You probably don't have k=2, but you can run this hierarchically, by dividing into two clusters, and then sub-dividing the clusters.
(After comment)
I'm not good with pictures, but here is some relevant algebra.
With k-means we divide points according to their distance from cluster centres, so for a point Xi and two centres Ai and Bi we might be interested in
SUM_i (Xi - Ai)^2 - SUM_i(Xi - Bi)^2
This is SUM_i Ai^2 - SUM_i Bi^2 + 2 SUM_i (Bi - Ai)Xi
So a point gets assigned to either cluster depending on the sign of K + 2(B - A).X - a constant plus the dot product between the vector to the point and the vector joining the two cluster circles. In two dimensions, the dividing line between the points on the plane that end up in one cluster and the points on the plane that end up in the other cluster is a line perpendicular to the line between the two cluster centres. What I am suggesting is that, in order to control the number of points after your division, you compute (B - A).X for each point X and then choose a threshold that divides all points in one cluster from all points in the other cluster. This amounts to sliding the dividing line up or down the line between the two cluster centres, while keeping it perpendicular to the line between them.
Once you have dot products Yi, where Yi = SUM_j (Bj - Aj) Xij, a measure of how closely grouped a cluster is is SUM_i (Yi - Ym)^2, where Ym is the mean of the Yi in the cluster. I am suggesting that you use the sum of these values for the two clusters to tell how good a split you have.

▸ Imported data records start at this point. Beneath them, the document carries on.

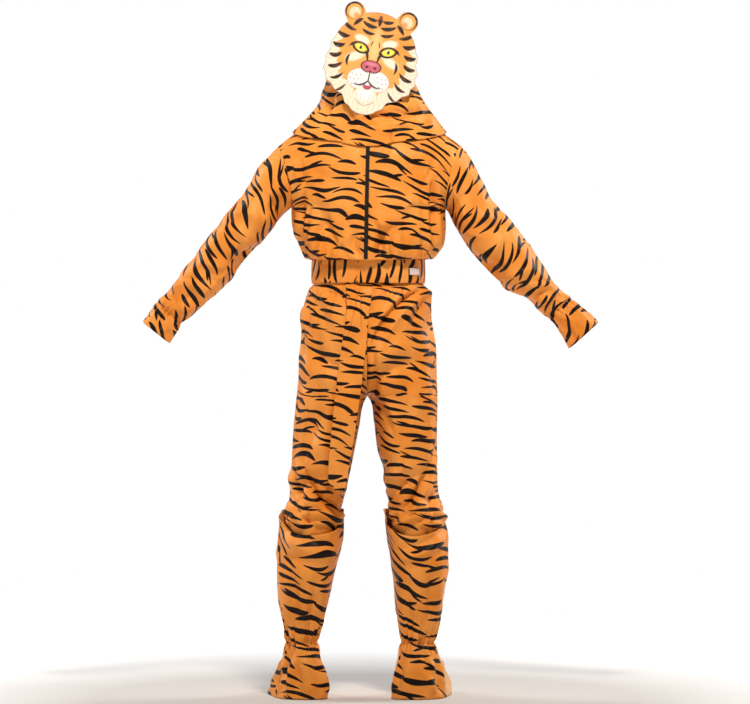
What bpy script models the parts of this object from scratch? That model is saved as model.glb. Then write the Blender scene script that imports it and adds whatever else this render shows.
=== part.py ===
"""Two-faced tiger costume as worn: a hollow jumpsuit with a cowl, a flat face, a belt, a tail and
boot covers.

Metres, +Z up. The side with the closure tape, the face and the tail looks towards -Y, and the toes
point to +Y.
The origin is in the middle of the shoulders, where the costume hangs.
"""

import bisect
import math

import bmesh
import bpy
from mathutils import Vector

for leftover in list(bpy.data.objects):
    bpy.data.objects.remove(leftover, do_unlink=True)

# Cloth and seams
CLOTH_WALL = 0.0015
SEAM_GAP = 0.0006
ARMHOLE_GAP = 0.0016
ARMHOLE_GAP_DROP = 0.4
SHOULDER_GAP = 0.0026
LAYER_GAP = 0.0007
NORMAL_STEP = 0.004

# Widths of the panels where they are widest, and their grid steps across and along
QUARTER_WIDTH = 0.20
BACK_WIDTH = 0.19
ROUND_WIDTH = 0.40
HOOD_WIDTH = 0.45
BLOUSE_BACK_GRID = (12, 16)
BLOUSE_FRONT_GRID = (20, 12)
SLEEVE_GRID = (16, 22)
TROUSER_STEPS = 8
BOOT_GRID = (14, 14)
HOOD_BACK_GRID = (20, 10)
HOOD_FRONT_GRID = (14, 7)

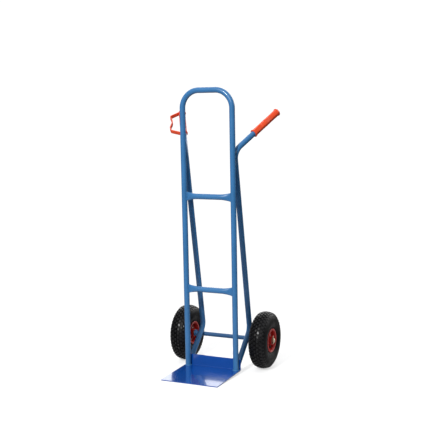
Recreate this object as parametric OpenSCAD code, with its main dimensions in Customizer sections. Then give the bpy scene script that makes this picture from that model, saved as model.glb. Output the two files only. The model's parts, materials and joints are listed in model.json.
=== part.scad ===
// Hand truck with a bent tube frame, fixed toe plate, knuckle-guard grips and two pneumatic wheels.
// X runs across the truck, -Y points to the toe plate, +Z up. The origin lies on the floor below the
// middle of the truck, which stands on its wheels and on the front edge of its toe plate.

/* [Frame] */
// Height of the hoop's top centre line above the underside of the toe plate
hoop_h = 1244; // [900:1:1500]
// Distance between the centre lines of the two uprights
upright_span = 236; // [190:1:300]
// Outside diameter of the frame tube
tube_d = 25; // [20:0.5:32]
// Wall thickness of the frame tube
tube_wall = 1.5; // [1:0.1:3]
// Centre-line radius of the hoop's two top bends
hoop_bend_r = 78; // [50:1:90]

/* [Crossbars] */
// Height of the lower crossbar's centre line
crossbar_low_z = 362; // [200:1:450]
// Height of the upper crossbar's centre line
crossbar_high_z = 781; // [600:1:850]
// Outside diameter of the round middle of a crossbar
crossbar_d = 25; // [18:0.5:28]
// Height of a crossbar's flattened ends
crossbar_flat_h = 38; // [26:0.5:40]
// Thickness of a crossbar's flattened ends
crossbar_flat_t = 5; // [3:0.5:8]
// Length over which the round tube flares into its flattened end
flare_len = 40; // [20:1:60]
// Length of the flattened end next to the upright
flat_len = 8; // [8:1:24]

/* [Toe plate] */
// Overhang of the toe plate beyond the outside of each upright
plate_margin = 4.5; // [0:0.5:60]
// Reach of the toe plate in front of the uprights' centre plane
plate_reach = 240; // [180:1:320]
// Thickness of the toe plate
plate_t = 4; // [3:0.5:6]
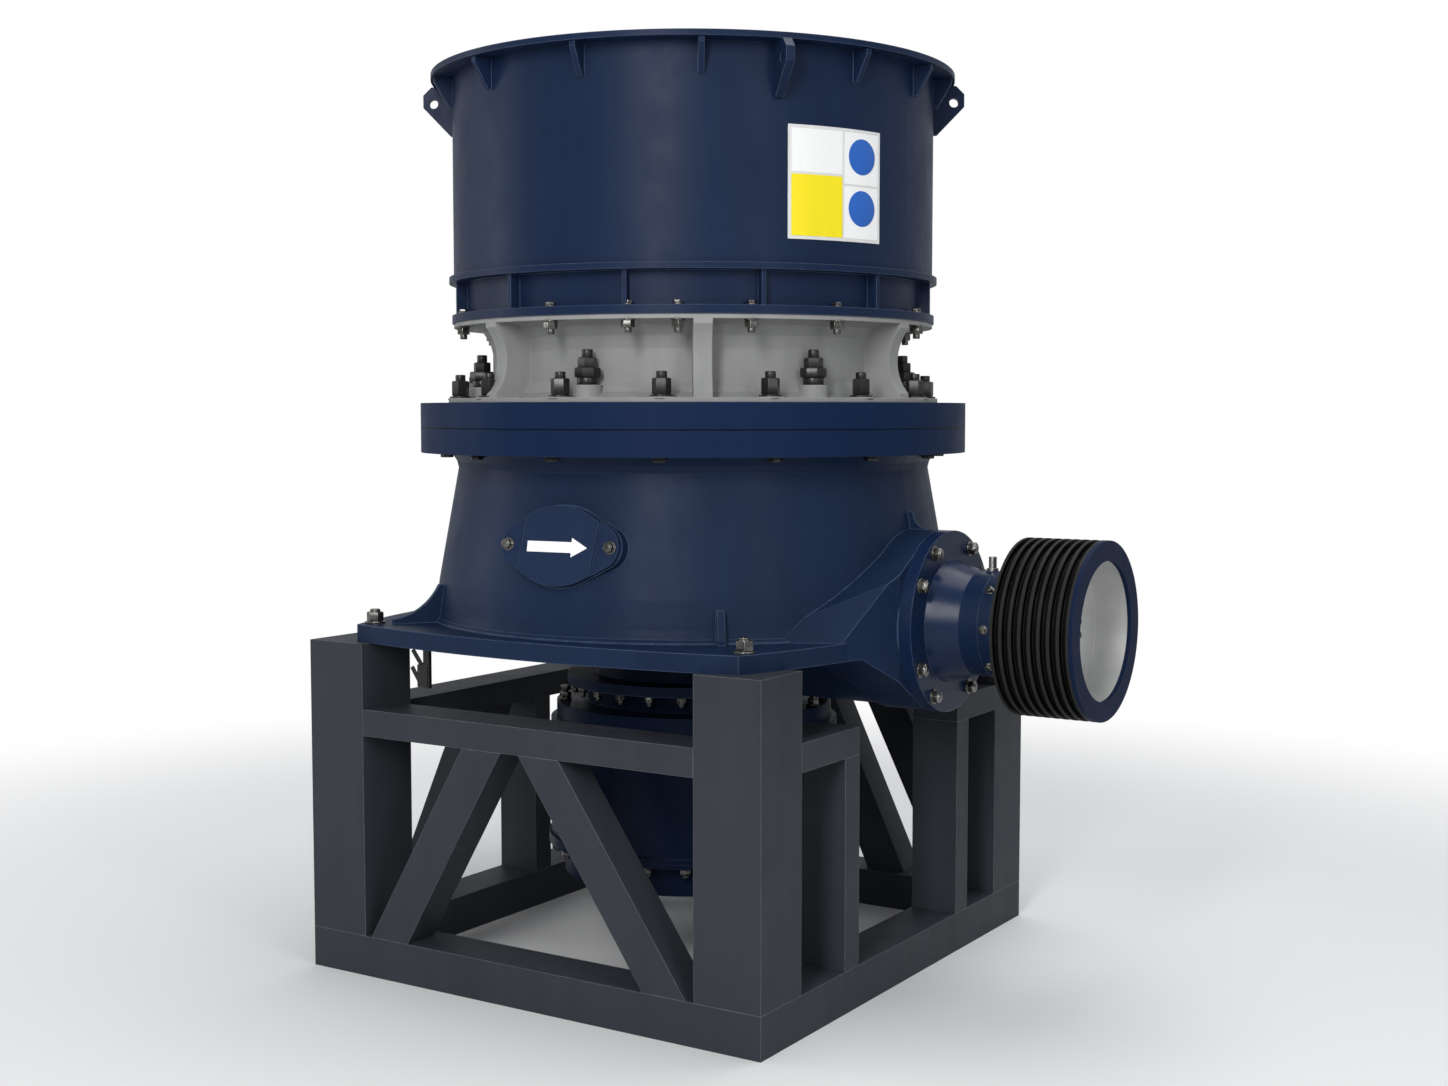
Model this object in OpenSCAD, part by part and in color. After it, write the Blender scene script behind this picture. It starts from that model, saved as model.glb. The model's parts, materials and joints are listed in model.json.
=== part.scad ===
// Hydraulic cone crusher on a welded steel stand.
// Origin: on the crusher's vertical axis, at the level of the stand's feet. +X is the drive shaft, +Z is up.

/* [Stand] */
// How far the stand's posts stand back from the foot flange's sides, along the drive shaft
stand_inset_x = 28; // [10:1:40]
// How far the stand's posts stand back from the foot flange's sides, across the drive shaft
stand_inset_y = 55; // [30:1:70]
// How far the stand's middle lies behind the crusher's axis, along the drive shaft
stand_back = 28; // [0:1:40]
// How far the stand's middle lies to the front of the crusher's axis
stand_front = 19; // [0:1:40]
// Height of the corner posts
post_h = 978; // [920:2:1100]
// Side of the square corner posts
post_s = 205; // [190:1:220]
// Height of the base rails
base_h = 118; // [80:1:160]
// Width of the rails and middle posts, from the outside in
rail_w = 149; // [149:1:170]
// Height of the top rails
rail_h = 78; // [50:1:110]
// Height of the post tops over the top rails
rail_drop = 191; // [185:1:260]
// Width of the middle posts along the rail
mid_post_w = 80; // [60:1:110]
// Distance between the two middle posts on the drive side
mid_post_gap = 704; // [560:2:760]
// Width of the slanted braces, measured level
brace_w = 138; // [100:1:160]
// Thickness of the slanted braces, from the outside in
brace_t = 112; // [80:1:149]
// Gap between a brace's foot and the corner post
brace_gap = 24; // [6:1:50]
// Distance between the tops of a pair of braces
brace_top = 200; // [180:2:240]
// How far the tops of the braces are shifted away from the drive
brace_lean = 32; // [0:1:40]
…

To move a point into or out of a cluster and get the new sum of squares without recomputing everything from scratch, note that SUM_i (Si + T)^2 = SUM_i Si^2 + 2T SUM_i Si + T^2, so if you keep track of sums and sums of squares you can work out what happens to a sum of squares when you add or subtract a value to every component, as the mean of the cluster changes when you add or remove a point to it.